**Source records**
= = = = = = =

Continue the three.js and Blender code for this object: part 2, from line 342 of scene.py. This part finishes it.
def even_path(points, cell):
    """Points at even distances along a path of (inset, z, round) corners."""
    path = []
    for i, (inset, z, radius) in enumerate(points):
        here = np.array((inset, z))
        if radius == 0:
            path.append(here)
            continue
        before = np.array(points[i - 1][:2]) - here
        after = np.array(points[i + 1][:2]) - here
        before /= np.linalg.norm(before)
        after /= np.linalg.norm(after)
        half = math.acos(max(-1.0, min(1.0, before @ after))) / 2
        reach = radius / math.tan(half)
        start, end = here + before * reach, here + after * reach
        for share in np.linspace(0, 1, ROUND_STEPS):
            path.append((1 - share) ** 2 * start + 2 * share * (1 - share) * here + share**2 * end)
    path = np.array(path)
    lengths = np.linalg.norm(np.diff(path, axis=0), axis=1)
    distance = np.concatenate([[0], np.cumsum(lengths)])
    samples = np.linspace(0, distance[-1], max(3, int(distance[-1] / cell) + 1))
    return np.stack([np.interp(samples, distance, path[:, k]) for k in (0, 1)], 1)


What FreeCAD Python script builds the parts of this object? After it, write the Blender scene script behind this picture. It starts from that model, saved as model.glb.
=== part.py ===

= = = = = = =

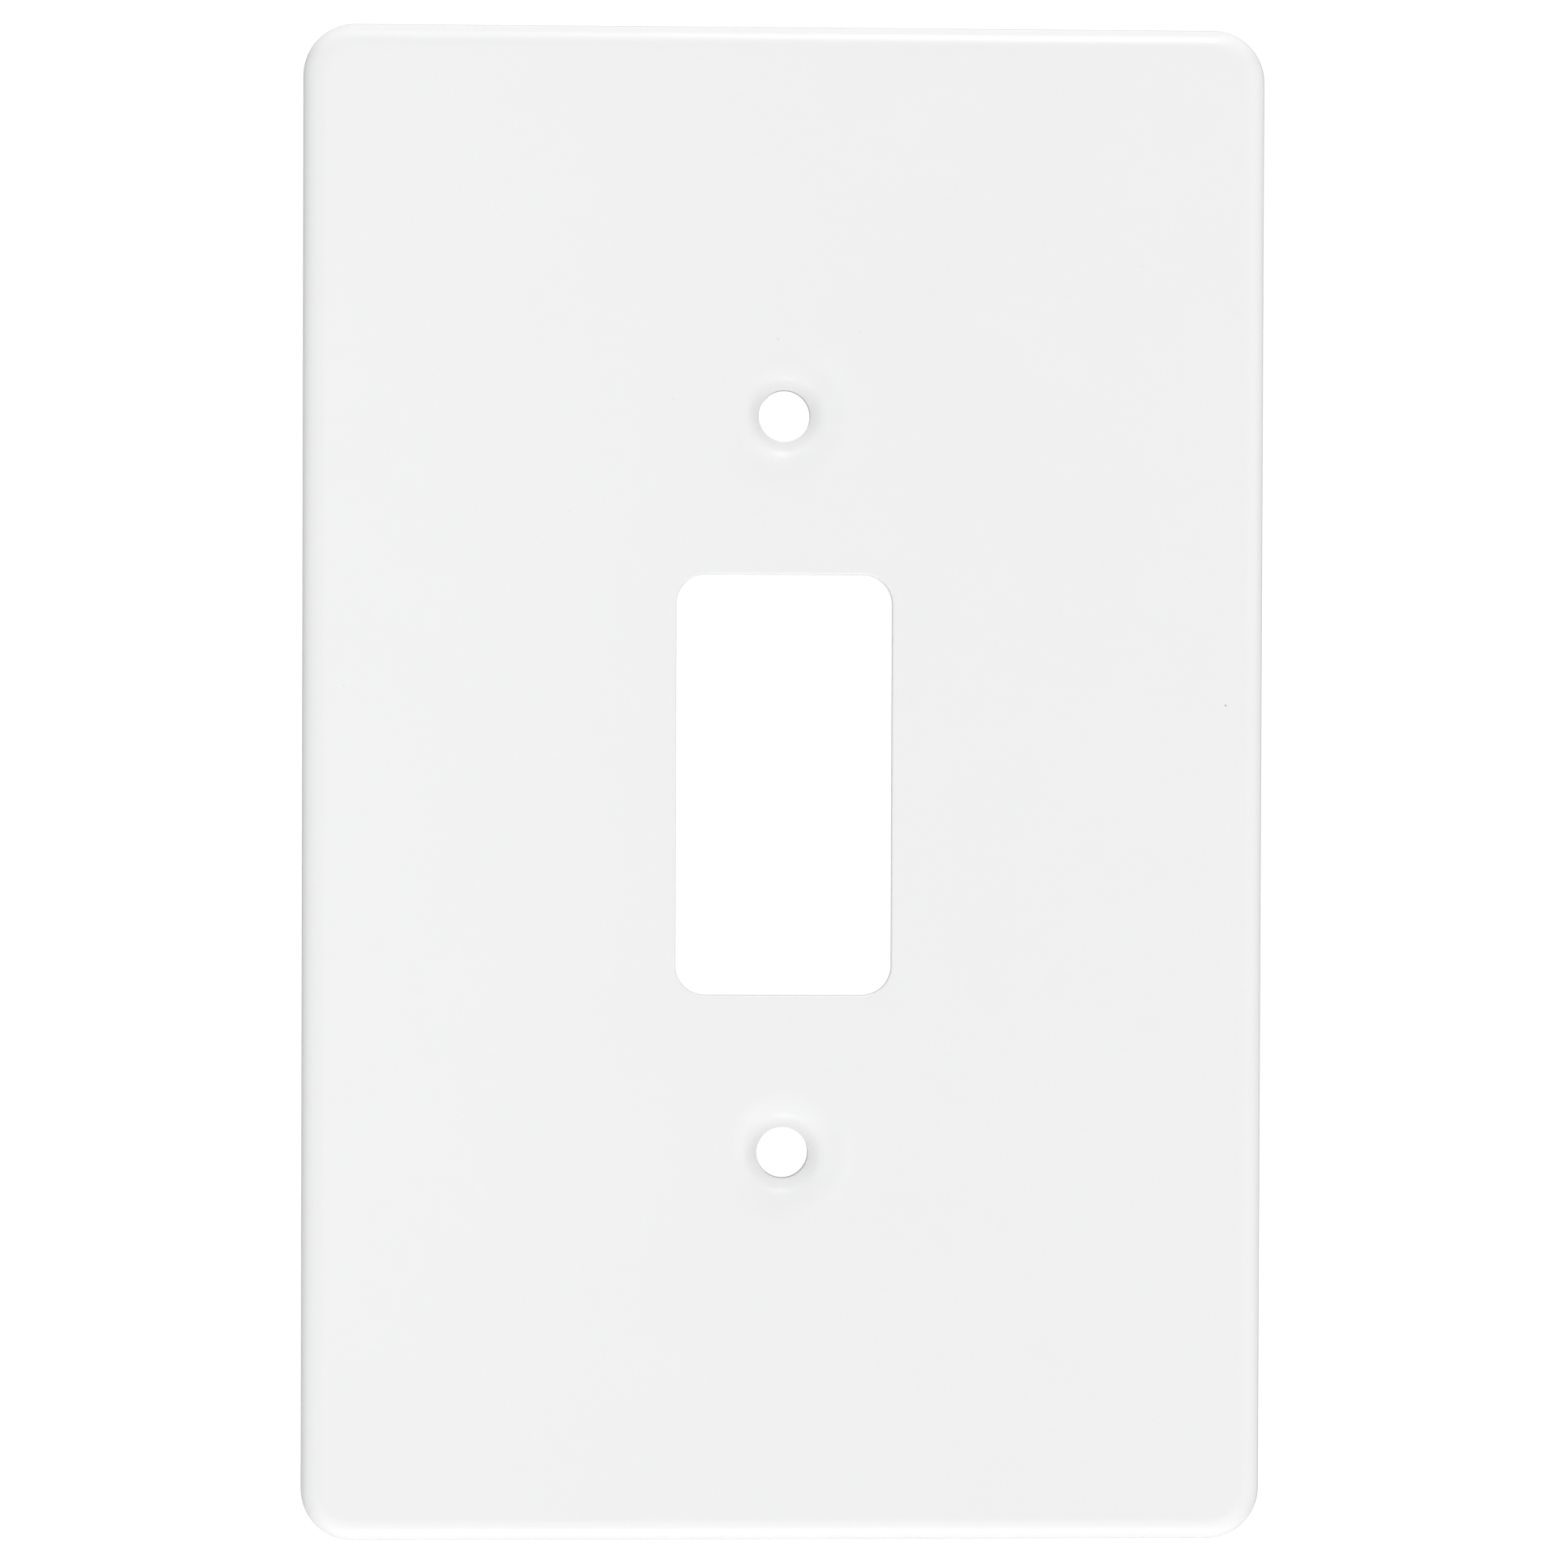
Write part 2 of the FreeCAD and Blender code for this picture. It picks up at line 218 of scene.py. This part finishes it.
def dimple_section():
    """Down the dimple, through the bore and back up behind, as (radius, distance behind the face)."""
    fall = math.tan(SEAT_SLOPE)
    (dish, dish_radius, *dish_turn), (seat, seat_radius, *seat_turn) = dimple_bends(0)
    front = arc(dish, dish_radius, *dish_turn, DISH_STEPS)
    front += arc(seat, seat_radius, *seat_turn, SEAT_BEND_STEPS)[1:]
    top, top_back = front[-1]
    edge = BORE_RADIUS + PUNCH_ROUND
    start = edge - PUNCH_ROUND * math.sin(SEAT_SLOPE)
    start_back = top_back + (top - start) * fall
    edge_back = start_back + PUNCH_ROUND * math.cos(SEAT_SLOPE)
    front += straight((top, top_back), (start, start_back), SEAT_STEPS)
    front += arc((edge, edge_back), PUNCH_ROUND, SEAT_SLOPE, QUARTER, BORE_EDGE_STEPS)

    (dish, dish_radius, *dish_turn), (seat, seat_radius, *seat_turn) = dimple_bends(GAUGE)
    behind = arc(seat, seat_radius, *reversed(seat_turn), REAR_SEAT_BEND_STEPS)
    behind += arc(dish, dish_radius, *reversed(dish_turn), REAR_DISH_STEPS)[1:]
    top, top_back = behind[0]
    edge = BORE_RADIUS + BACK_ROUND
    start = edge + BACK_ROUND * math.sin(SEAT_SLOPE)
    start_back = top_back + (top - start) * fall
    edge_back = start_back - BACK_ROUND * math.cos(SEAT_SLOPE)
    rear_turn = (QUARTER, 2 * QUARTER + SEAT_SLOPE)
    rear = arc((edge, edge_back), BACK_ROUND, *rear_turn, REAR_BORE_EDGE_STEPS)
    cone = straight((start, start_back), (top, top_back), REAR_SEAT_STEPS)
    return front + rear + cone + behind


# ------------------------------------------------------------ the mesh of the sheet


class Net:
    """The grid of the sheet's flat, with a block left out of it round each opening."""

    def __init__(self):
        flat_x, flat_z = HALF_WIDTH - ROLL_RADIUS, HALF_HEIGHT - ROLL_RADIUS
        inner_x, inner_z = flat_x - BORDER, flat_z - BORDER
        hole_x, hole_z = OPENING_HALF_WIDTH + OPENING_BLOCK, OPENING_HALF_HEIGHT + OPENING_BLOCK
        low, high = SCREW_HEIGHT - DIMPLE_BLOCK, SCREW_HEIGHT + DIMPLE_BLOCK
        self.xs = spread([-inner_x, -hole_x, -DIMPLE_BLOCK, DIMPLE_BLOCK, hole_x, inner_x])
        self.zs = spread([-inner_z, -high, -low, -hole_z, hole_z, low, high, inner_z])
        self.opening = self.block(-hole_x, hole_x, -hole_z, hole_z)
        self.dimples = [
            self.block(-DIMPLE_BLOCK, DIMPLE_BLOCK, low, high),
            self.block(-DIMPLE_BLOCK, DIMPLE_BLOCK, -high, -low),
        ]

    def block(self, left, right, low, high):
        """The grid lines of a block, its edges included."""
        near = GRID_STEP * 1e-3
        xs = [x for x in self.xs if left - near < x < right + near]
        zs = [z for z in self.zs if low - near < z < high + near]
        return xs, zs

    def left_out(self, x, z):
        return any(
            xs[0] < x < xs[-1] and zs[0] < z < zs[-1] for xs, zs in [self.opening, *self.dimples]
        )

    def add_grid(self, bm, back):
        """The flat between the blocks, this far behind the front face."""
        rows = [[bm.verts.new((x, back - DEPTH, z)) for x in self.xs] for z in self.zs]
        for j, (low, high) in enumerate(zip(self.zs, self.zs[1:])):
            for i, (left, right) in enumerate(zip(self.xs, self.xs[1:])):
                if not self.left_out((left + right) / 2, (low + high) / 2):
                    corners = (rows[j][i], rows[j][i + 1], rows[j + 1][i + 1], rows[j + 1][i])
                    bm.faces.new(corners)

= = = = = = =

**Task to complete**
Pull out every line of the records above that contains the word "from".

**Task response**
Continue the three.js and Blender code for this object: part 2, from line 342 of scene.py. This part finishes it.
What FreeCAD Python script builds the parts of this object? After it, write the Blender scene script behind this picture. It starts from that model, saved as model.glb.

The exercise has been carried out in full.